* Exercise aim: Both the line containing "function named(name, geometry, material)" and the line containing "obj.data.transform(world)" are to be reproduced exactly, along with every line between them, and nothing more.

* Source material:
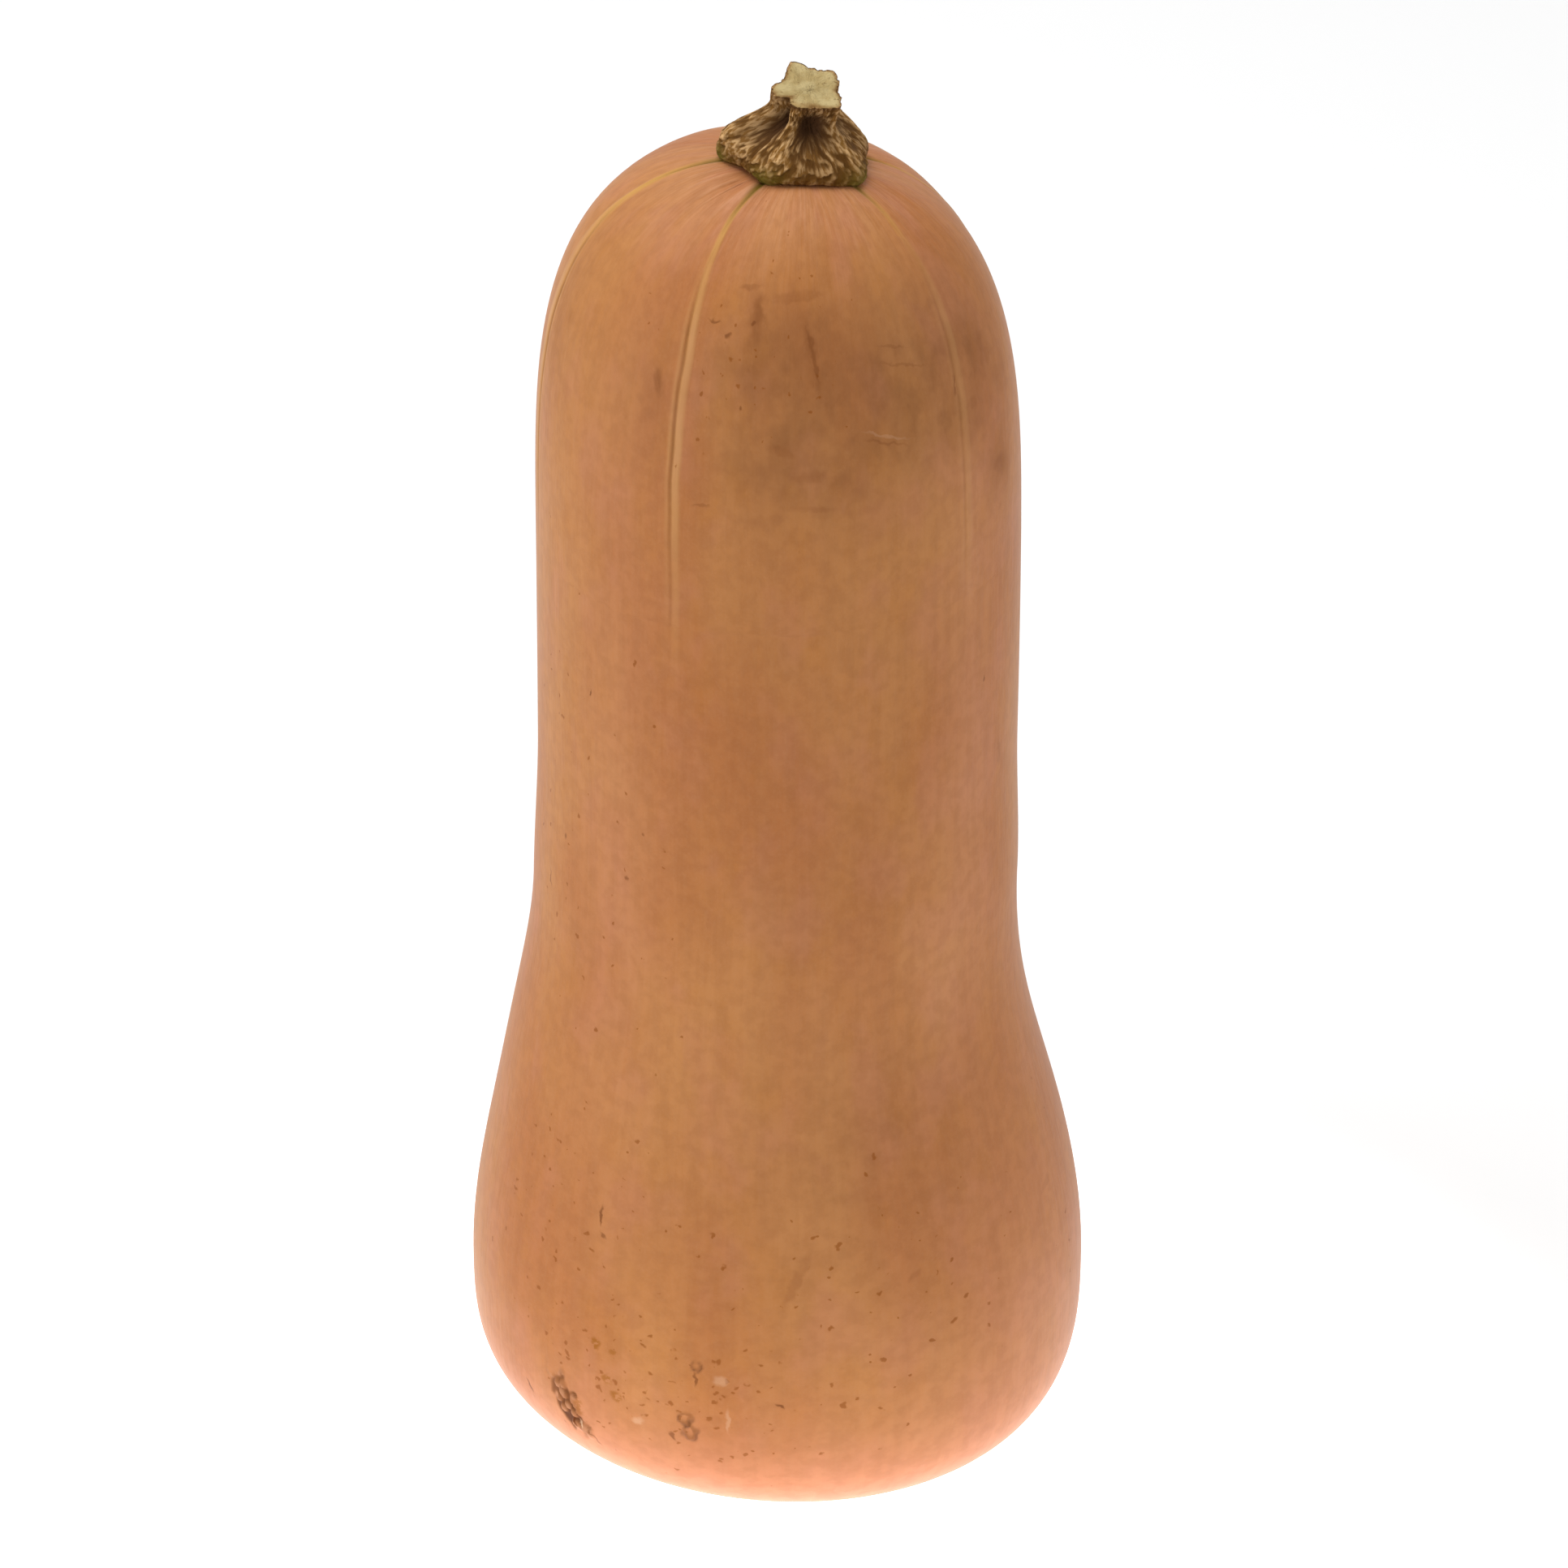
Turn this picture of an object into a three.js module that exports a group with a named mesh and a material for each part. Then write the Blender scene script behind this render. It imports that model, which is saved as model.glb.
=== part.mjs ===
// A butternut squash picked with a short stub of its stem, standing upright on its blossom end.
// Millimetres, +Z up. The origin is the centre of the flat spot that the squash rests on.
// The front, where the rind's scars are, faces -Y.
import * as THREE from 'three';

// ---- driving dimensions of the fruit ----
const BULB_RADIUS = 55.8;      // widest part, around the seed cavity
const BULB_HEIGHT = 35;        // height of the widest part above the resting spot
const FOOT_RADIUS = 19.5;      // flat spot around the blossom scar
const WAIST_RADIUS = 43;       // just above the bulb, a little fuller than the neck
const WAIST_HEIGHT = 115;
const NECK_RADIUS = 42.2;
const NECK_HEIGHT = 142;       // where the neck has reached its own radius
const SHOULDER_HEIGHT = 177.5; // where the dome starts
const FRUIT_HEIGHT = 252.8;

// The base and the dome are super-ellipses: (r / radius)^SIDE + (depth / full depth)^END = 1.
const BASE_SIDE = 2.3;
const BASE_END = 3.2;
const DOME_SIDE = 2.5;
const DOME_END = 3.65;

// The fruit grew a little crooked.
const WAIST_DRIFT = -0.95;     // how far the axis bows to -X just below the waist
const WAIST_DRIFT_SPAN = 20;
const BASE_TILT = 0.055;       // drop of the underside per mm towards +X
const BASE_PITCH = 0.012;      // and per mm towards +Y
const DOME_TILT = 0.034;       // drop of the dome per mm towards +X
const BASE_TILT_SPAN = 15;     // the tilt fades in over this distance outside the foot

// ---- driving dimensions of the stem stub ----
const STEM_X = 3.6;            // the stem stands off the fruit's axis, towards +X
const STEM_Y = 0;
const STEM_GAP = 0.3;          // clearance between the stem and the rind under it
const PIT_DEPTH = 0.8;         // shallow seat in the dome under the stem
const PIT_RADIUS = 10;
const COLLAR_RADIUS = 11.9;    // mean radius where the stem meets the rind
const COLLAR_HEIGHT = 1.6;     // height of the collar's fullest part
const COLLAR_UNDERCUT = 0.9;   // how far the lip turns in below it
const NECKING_HEIGHT = 9.6;    // where the flare has run out into the stalk
const STALK_RADIUS = 5.6;
const STEM_HEIGHT = 12.8;      // cut face above the collar's foot
const STEM_LEAN = 2.0;         // drift of the cut face towards +X
const CUT_TILT = 0.2;          // slope of the cut face, lower towards the front
const RIDGE_AZIMUTHS = [-84, -28, 52, 122, 200]; // degrees from the front, + towards +X
const RIDGE_WIDTH = 21;        // degrees
const COLLAR_RIDGE = 1.9;      // how far the ridges stand out of the collar
const STALK_RIDGE = 0.9;

// ---- how finely the surfaces are faceted ----
const FRUIT_COLUMNS = 48;
const STEM_COLUMNS = 40;
const CAP_ROWS = 9;
const SIDE_ROWS = 14;
const STEM_ROWS = 9;
const FLOOR_ROWS = 4;

const DEGREE = Math.PI / 180;

function smooth(t) {
  const c = THREE.MathUtils.clamp(t, 0, 1);
  return c * c * (3 - 2 * c);
}

// Depth of a super-elliptic cap at radius r, 0 at its rim and 1 on its axis.
function capDepth(r, radius, side, end) {
  return Math.pow(Math.max(0, 1 - Math.pow(Math.min(1, r / radius), side)), 1 / end);
}

// The base's super-ellipse is deeper than the bulb is high: the foot cuts its end off.
const BASE_DEPTH = BULB_HEIGHT / capDepth(FOOT_RADIUS, BULB_RADIUS, BASE_SIDE, BASE_END);
const DOME_DEPTH = FRUIT_HEIGHT - SHOULDER_HEIGHT;

// Height of the dome, with its tilt and the stem's seat, above a point of the ground plan.
function domeHeight(x, y) {
  const crown = DOME_DEPTH * capDepth(Math.hypot(x, y), NECK_RADIUS, DOME_SIDE, DOME_END);
  return SHOULDER_HEIGHT + crown - domeDrop(x, y, SHOULDER_HEIGHT + crown);
}

function domeDrop(x, y, z) {
  const seat = ((x - STEM_X) ** 2 + (y - STEM_Y) ** 2) / PIT_RADIUS ** 2;
  return DOME_TILT * x * smooth((z - SHOULDER_HEIGHT) / DOME_DEPTH) + PIT_DEPTH * Math.exp(-seat);
}

// Radius of the fruit's side between the bulb and the shoulder.
function sideRadius(z) {
  if (z < WAIST_HEIGHT) {
    const flare = smooth((WAIST_HEIGHT - z) / (WAIST_HEIGHT - BULB_HEIGHT));
    return THREE.MathUtils.lerp(WAIST_RADIUS, BULB_RADIUS, flare);
  }
  const rise = smooth((z - WAIST_HEIGHT) / (NECK_HEIGHT - WAIST_HEIGHT));
  return THREE.MathUtils.lerp(WAIST_RADIUS, NECK_RADIUS, rise);
}

// Half outline of the fruit from the middle of its foot to the top of its dome.
function fruitOutline() {
  const outline = [new THREE.Vector2(0, 0)];
  for (let i = 0; i < CAP_ROWS; i += 1) {
    const turn = Math.sin((i / CAP_ROWS) * Math.PI / 2);
    const r = THREE.MathUtils.lerp(FOOT_RADIUS, BULB_RADIUS, turn);
    const depth = BASE_DEPTH * capDepth(r, BULB_RADIUS, BASE_SIDE, BASE_END);
    outline.push(new THREE.Vector2(r, BULB_HEIGHT - depth));
  }
  for (let i = 0; i < SIDE_ROWS; i += 1) {
    const z = THREE.MathUtils.lerp(BULB_HEIGHT, SHOULDER_HEIGHT, i / SIDE_ROWS);
    outline.push(new THREE.Vector2(sideRadius(z), z));
  }
  for (let i = 0; i < CAP_ROWS; i += 1) {
    const r = NECK_RADIUS * Math.cos((i / CAP_ROWS) * Math.PI / 2);
    const crown = DOME_DEPTH * capDepth(r, NECK_RADIUS, DOME_SIDE, DOME_END);
    outline.push(new THREE.Vector2(r, SHOULDER_HEIGHT + crown));
  }
  outline.push(new THREE.Vector2(0, FRUIT_HEIGHT));
  return outline;
}

// Turns the outline round the Z axis, then moves each point (x, y, z) to where place() says.
function turned(outline, columns, place) {
  const geometry = new THREE.LatheGeometry(outline, columns).rotateX(Math.PI / 2);
  const points = geometry.getAttribute('position');
  for (let i = 0; i < points.count; i += 1) {
    points.setXYZ(i, ...place(points.getX(i), points.getY(i), points.getZ(i)));
  }
  geometry.computeVertexNormals();
  return geometry;
}

// The crooked growth: the axis bows below the waist, the underside and the dome lean.
function crookedFruit(x, y, z) {
  const r = Math.hypot(x, y);
  const belowWaist = (z - WAIST_HEIGHT + WAIST_DRIFT_SPAN * 1.25) / WAIST_DRIFT_SPAN;
  const bow = WAIST_DRIFT * Math.exp(-(belowWaist ** 2));
  if (z < BULB_HEIGHT) {
    const outside = smooth((r - FOOT_RADIUS) / BASE_TILT_SPAN);
    const low = smooth((BULB_HEIGHT - z) / BULB_HEIGHT);
    return [x + bow, y, z - (BASE_TILT * x + BASE_PITCH * y) * outside * low];
  }
  if (z > SHOULDER_HEIGHT) {
    return [x, y, z - domeDrop(x, y, z)];
  }
  return [x + bow, y, z];
}

// How much of a ridge stands at an azimuth: 1 on a ridge's crest, 0 far from every ridge.
function ridge(azimuth) {
  return RIDGE_AZIMUTHS.reduce((sum, crest) => {
    const away = THREE.MathUtils.euclideanModulo(azimuth - crest + 180, 360) - 180;
    return sum + Math.exp(-((away / RIDGE_WIDTH) ** 2));
  }, 0);
}

// Half outline of the stub: its hidden floor, its collar and flare, then the cut face.
function stemOutline() {
  const outline = [];
  for (let i = 0; i < FLOOR_ROWS; i += 1) {
    outline.push(new THREE.Vector2((COLLAR_RADIUS - COLLAR_UNDERCUT) * i / FLOOR_ROWS, 0));
  }
  for (let i = 0; i <= STEM_ROWS; i += 1) {
    const h = STEM_HEIGHT * i / STEM_ROWS;
    const lip = COLLAR_UNDERCUT * (1 - smooth(h / COLLAR_HEIGHT));
    const flare = 1 - smooth((h - COLLAR_HEIGHT) / (NECKING_HEIGHT - COLLAR_HEIGHT));
    outline.push(new THREE.Vector2(THREE.MathUtils.lerp(STALK_RADIUS, COLLAR_RADIUS, flare) - lip, h));
  }
  outline.push(new THREE.Vector2(0, STEM_HEIGHT));
  return outline;
}

// The stub follows the dome at its foot, stands out along its ridges, leans, and is cut aslant.
function ridgedStem(x, y, h) {
  const rise = h / STEM_HEIGHT;
  const stand = THREE.MathUtils.lerp(COLLAR_RIDGE / COLLAR_RADIUS, STALK_RIDGE / STALK_RADIUS, rise);
  const swell = 1 + stand * ridge(Math.atan2(x, -y) / DEGREE);
  const px = STEM_X + STEM_LEAN * rise + x * swell;
  const py = STEM_Y + y * swell;
  const onDome = domeHeight(px, py);
  const level = domeHeight(STEM_X, STEM_Y) + CUT_TILT * (py - STEM_Y);
  return [px, py, THREE.MathUtils.lerp(onDome, level, smooth(rise)) + STEM_GAP + h];
}

function rindMaterial() {
  return new THREE.MeshStandardMaterial({ color: '#b87d50', roughness: 0.5, metalness: 0 });
}

function stemMaterial() {
  return new THREE.MeshStandardMaterial({ color: '#7a6232', roughness: 0.85, metalness: 0 });
}

function named(name, geometry, material) {
  const mesh = new THREE.Mesh(geometry, material);
  mesh.name = name;
  return mesh;
}

function squashFruit() {
  return named('squash_fruit', turned(fruitOutline(), FRUIT_COLUMNS, crookedFruit), rindMaterial());
}

function stemStub() {
  return named('stem_stub', turned(stemOutline(), STEM_COLUMNS, ridgedStem), stemMaterial());
}

const squash = new THREE.Group();
squash.name = 'butternut_squash';
squash.add(squashFruit(), stemStub());

export default squash;
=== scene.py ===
"""A butternut squash on a pale studio floor: its rind and the stub of its stem.

Lengths are in metres and +Z is up. Azimuths are in degrees around the fruit, 0 at the front (-Y) and
positive towards +X. "Along" is the distance along the fruit's outline from the middle of its foot.
"""
import math

import bpy
import numpy as np
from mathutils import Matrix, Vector


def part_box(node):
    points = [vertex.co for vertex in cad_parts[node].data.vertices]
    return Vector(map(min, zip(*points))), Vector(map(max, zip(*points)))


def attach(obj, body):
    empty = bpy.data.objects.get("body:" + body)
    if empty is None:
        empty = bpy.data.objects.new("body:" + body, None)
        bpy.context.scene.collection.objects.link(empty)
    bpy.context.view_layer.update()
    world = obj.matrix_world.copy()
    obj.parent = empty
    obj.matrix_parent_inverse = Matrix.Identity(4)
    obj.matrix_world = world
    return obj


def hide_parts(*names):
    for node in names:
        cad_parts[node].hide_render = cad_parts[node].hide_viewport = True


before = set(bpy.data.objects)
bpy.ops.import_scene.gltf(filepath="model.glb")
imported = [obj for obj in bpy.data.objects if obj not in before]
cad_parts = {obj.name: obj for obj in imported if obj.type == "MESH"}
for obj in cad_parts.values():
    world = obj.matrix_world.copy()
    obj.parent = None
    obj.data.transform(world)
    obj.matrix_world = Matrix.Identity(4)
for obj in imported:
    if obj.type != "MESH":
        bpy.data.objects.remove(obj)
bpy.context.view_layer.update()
FRUIT_LOW, FRUIT_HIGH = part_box("squash_fruit")
STEM_LOW, STEM_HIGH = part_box("stem_stub")
MM = 0.001

bl_info = {
    "name": "Butternut Squash",
    "version": (1, 0, 0),
    "blender": (4, 5, 0),
    "location": "View3D > Sidebar > Squash",
    "description": "Makes a butternut squash with a veined rind, healed scars and a cut stem stub",
    "category": "Add Mesh",
}

# ---- how the fruit grew ----
BASE_SIDE, BASE_END = 2.3, 3.2       # exponents of the base's super-ellipse
DOME_SIDE, DOME_END = 2.5, 3.65      # and of the dome's
WAIST_DRIFT = -0.95 * MM             # the axis bows to -X just below the waist
WAIST_DRIFT_SPAN = 20 * MM
BASE_TILT, BASE_PITCH, BASE_TILT_SPAN = 0.055, 0.012, 15 * MM
DOME_TILT = 0.034
PIT_DEPTH, PIT_RADIUS = 0.8 * MM, 10 * MM
STEM_X = 3.6 * MM                    # the stem stands off the fruit's axis

# The stem's five ridges run on down the rind as veins: azimuth, how plain the vein is, how wide, and the
# side of its crease that its band is on.
RIDGES = (-84, -28, 52, 122, 200)
VEINS = (
    (-81, 1.0, 1.6, -1), (-25.5, 1.0, 1.0, 1), (50, 0.32, 1.1, 1), (108, 0.6, 1.0, 1), (196, 0.6, 1.2, -1),
)

# ---- surface arithmetic, on whole arrays ----


def smooth(t):
    """0 below 0, 1 above 1, and 3t^2 - 2t^3 between."""
    t = np.clip(t, 0.0, 1.0)
    return t * t * (3.0 - 2.0 * t)


def bell(distance, width):
    """A Gaussian bump, 1 in its middle."""
    return np.exp(-((distance / width) ** 2))


def turn_between(azimuth, other):
    """Signed angle from other to azimuth, -180 to 180."""
    return (azimuth - other + 180.0) % 360.0 - 180.0


def cap_depth(r, radius, side, end):
    """Depth of a super-elliptic cap: (1 - (r / radius)^side)^(1 / end)."""
    return np.clip(1.0 - np.clip(r / radius, 0, 1) ** side, 0, 1) ** (1.0 / end)


def noise(u, v, columns, rows, seed):
    """Smooth random values, -1 to 1, over u, which wraps every 1, and v from 0 to 1: random numbers on a
    lattice of columns by rows, blended between with smoothstep weights."""
    lattice = np.random.default_rng(seed).uniform(-1, 1, (rows + 1, columns))
    x, y = (u % 1.0) * columns, np.clip(v, 0, 1) * rows
    i, j = np.floor(x).astype(int), np.minimum(np.floor(y).astype(int), rows - 1)
    fx, fy = smooth(x - i), smooth(y - j)
    i0, i1 = i % columns, (i + 1) % columns
    low = lattice[j, i0] * (1 - fx) + lattice[j, i1] * fx
    high = lattice[j + 1, i0] * (1 - fx) + lattice[j + 1, i1] * fx
    return low * (1 - fy) + high * fy


def crowded(count, start, stop, crowds):
    """Values from start to stop that stand closer together near each crowd (middle, width, density):
    equal steps of the running total of 1 + the crowds' bells."""
    fine = np.linspace(start, stop, 6000)
    density = 1.0 + sum(k * bell(fine - middle, width) for middle, width, k in crowds)
    total = np.concatenate([[0.0], np.cumsum((density[1:] + density[:-1]) / 2)])
    return np.interp(np.linspace(0, total[-1], count), total, fine)


def outward(points):
    """Unit normals of a grid of points whose columns go round and whose rows climb."""
    wrapped = np.concatenate([points[:, -1:], points, points[:, :1]], axis=1)
    across = wrapped[:, 2:] - wrapped[:, :-2]
    up = np.gradient(points, axis=0)
    normal = np.cross(across, up)
    return normal / np.maximum(np.linalg.norm(normal, axis=2, keepdims=True), 1e-12)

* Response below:
function named(name, geometry, material) {
  const mesh = new THREE.Mesh(geometry, material);
  mesh.name = name;
  return mesh;
}

function squashFruit() {
  return named('squash_fruit', turned(fruitOutline(), FRUIT_COLUMNS, crookedFruit), rindMaterial());
}

function stemStub() {
  return named('stem_stub', turned(stemOutline(), STEM_COLUMNS, ridgedStem), stemMaterial());
}

const squash = new THREE.Group();
squash.name = 'butternut_squash';
squash.add(squashFruit(), stemStub());

export default squash;
=== scene.py ===
"""A butternut squash on a pale studio floor: its rind and the stub of its stem.

Lengths are in metres and +Z is up. Azimuths are in degrees around the fruit, 0 at the front (-Y) and
positive towards +X. "Along" is the distance along the fruit's outline from the middle of its foot.
"""
import math

import bpy
import numpy as np
from mathutils import Matrix, Vector


def part_box(node):
    points = [vertex.co for vertex in cad_parts[node].data.vertices]
    return Vector(map(min, zip(*points))), Vector(map(max, zip(*points)))


def attach(obj, body):
    empty = bpy.data.objects.get("body:" + body)
    if empty is None:
        empty = bpy.data.objects.new("body:" + body, None)
        bpy.context.scene.collection.objects.link(empty)
    bpy.context.view_layer.update()
    world = obj.matrix_world.copy()
    obj.parent = empty
    obj.matrix_parent_inverse = Matrix.Identity(4)
    obj.matrix_world = world
    return obj


def hide_parts(*names):
    for node in names:
        cad_parts[node].hide_render = cad_parts[node].hide_viewport = True


before = set(bpy.data.objects)
bpy.ops.import_scene.gltf(filepath="model.glb")
imported = [obj for obj in bpy.data.objects if obj not in before]
cad_parts = {obj.name: obj for obj in imported if obj.type == "MESH"}
for obj in cad_parts.values():
    world = obj.matrix_world.copy()
    obj.parent = None
    obj.data.transform(world)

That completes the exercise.